Senate Majority Leader Joe Bruno made it clear he was ready to let rent controls end altogether in 1997; Connor said he wasn’t involved at all in the negotiations for the final deal, but he voted for it because it was better than no rent protections, particularly since he was advised that tenants under rent control would have been vulnerable to drastic rent increases after a month.

Squadron also criticizes Connor for being one of only a few Senate Democrats to vote against the statewide ban on smoking in bars.

Connor said, “It pre-empted New York City’s law, which I thought was a better law… . It has created the nuisance I feared it would.”

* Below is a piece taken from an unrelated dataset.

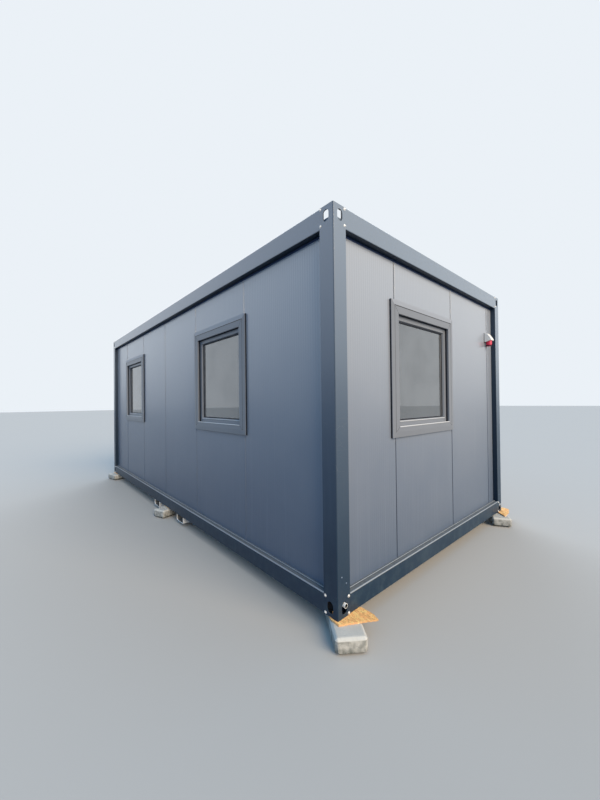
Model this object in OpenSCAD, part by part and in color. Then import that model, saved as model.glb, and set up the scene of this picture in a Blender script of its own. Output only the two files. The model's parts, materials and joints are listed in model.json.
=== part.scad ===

The city ban was better because it allowed bar owners the option of building self-contained smoking rooms that employees could not be forced to enter, Connor said. Connor said without any bars that allow smoking, customers smoke on the sidewalk, keeping residents up at night.

Connor and his campaign aides have criticized Squadron for many things, including being too young and inexperienced.

Squadron was a special assistant to Schumer from 2003 to 2005, and in 2006 he helped the senator write “Positively American,” a bestselling blueprint for how the Democrats can win back middle-class voters and the White House. Most recently, Squadron was a consultant at Knickerbocker SKD, a political consulting firm where he worked from last summer until January, when he began campaigning full time. Squadron was also the communications director for the campaign to pass the Transportation Bond Act, a $3 billion referendum for transit improvements, including for the Second Ave. subway.

Squadron said he’s proud of his work for the new transit line. But he does not sound naive, despite his youth: “I’d like to see the Second Avenue subway make it down to Hanover Square in my lifetime — that might be a bit ambitious.”